Restate the opening lines of the material below word for word, stopping after the line that contains "rear_arch_foot_radius = 3.0".

▼

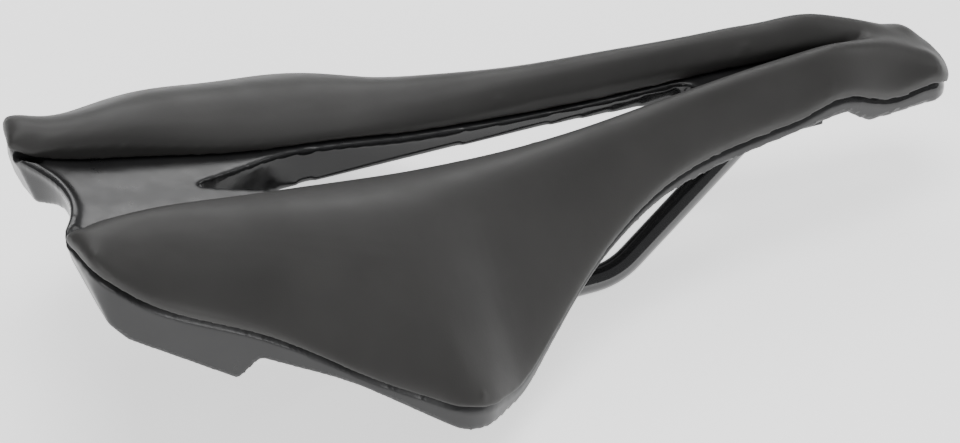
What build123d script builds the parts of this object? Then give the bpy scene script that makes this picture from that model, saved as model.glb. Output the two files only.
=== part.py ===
from build123d import *
import math
import os

# A short-nosed bicycle saddle with a relief slot, on one bent 7 mm rail wire.
# Frame: +X forward, +Y to the rider's left, +Z up, in millimetres. The origin is midway between
# the two rails, in the middle of their straight length, at the height of their axes.

# Overall sizes
saddle_length = 257.0
saddle_width = 147.0
rear_share = 0.423

# Rail wire
rail_diameter = 7.0
rail_spacing = 44.0
rail_straight_length = 70.0
rail_bend_length = 6.2
rail_rear_end_margin = 26.0
rail_rear_end_height = 33.0
rail_loop_along = 0.747
rail_loop_height = 26.5
rail_loop_mouth_share = 0.16
rail_loop_width_share = 0.126
rail_loop_length = 19.0
rail_loop_bend_share = 0.864
rail_loop_entry_radius = 15.0

# Base shell
shell_wall = 3.0
slot_wall = 2.5
slot_wall_bottom_height = 30.0
rear_wall_top = 54.0
rear_wall_height = 36.0
rear_wall_lean = 11.0
rear_arch_depth = 12.0
rear_arch_half_width = 27.0
rear_arch_foot = 35.5
rear_arch_top = 46.5
rear_arch_radius = 16.0
rear_arch_foot_radius = 3.0

# Deck cross-section, as shares of the edge's distance out and of the rise from edge to slot
section_reach = 1.3
deck_fall_past_edge = 0.55
deck_shoulder_across = 0.60
deck_shoulder_rise = 0.64
deck_level_across = 0.22

# Pad and cover
cover_thickness = 1.2
cover_overhang = 0.8
rear_edge_fullness = 4.1
nose_edge_fullness = 6.6
pad_fall_past_edge = 0.45
pad_flank_drop = 0.4

# Rail seats and their fasteners
seat_clearance = 0.1
sleeve_wall = 2.0
sleeve_length = 20.0
sleeve_end = 2.0
seat_ear_width = 5.8
seat_end_margin = 3.0
cap_thickness = 2.6
cap_gap = 0.3
clip_thickness = 2.0
clip_end_margin = 3.0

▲

■ **Task answer**:
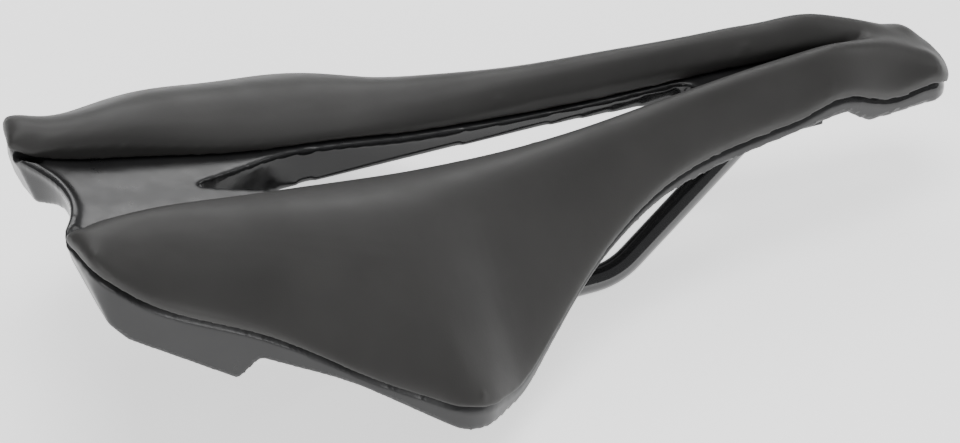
What build123d script builds the parts of this object? Then give the bpy scene script that makes this picture from that model, saved as model.glb. Output the two files only.
=== part.py ===
from build123d import *
import math
import os

# A short-nosed bicycle saddle with a relief slot, on one bent 7 mm rail wire.
# Frame: +X forward, +Y to the rider's left, +Z up, in millimetres. The origin is midway between
# the two rails, in the middle of their straight length, at the height of their axes.

# Overall sizes
saddle_length = 257.0
saddle_width = 147.0
rear_share = 0.423

# Rail wire
rail_diameter = 7.0
rail_spacing = 44.0
rail_straight_length = 70.0
rail_bend_length = 6.2
rail_rear_end_margin = 26.0
rail_rear_end_height = 33.0
rail_loop_along = 0.747
rail_loop_height = 26.5
rail_loop_mouth_share = 0.16
rail_loop_width_share = 0.126
rail_loop_length = 19.0
rail_loop_bend_share = 0.864
rail_loop_entry_radius = 15.0

# Base shell
shell_wall = 3.0
slot_wall = 2.5
slot_wall_bottom_height = 30.0
rear_wall_top = 54.0
rear_wall_height = 36.0
rear_wall_lean = 11.0
rear_arch_depth = 12.0
rear_arch_half_width = 27.0
rear_arch_foot = 35.5
rear_arch_top = 46.5
rear_arch_radius = 16.0
rear_arch_foot_radius = 3.0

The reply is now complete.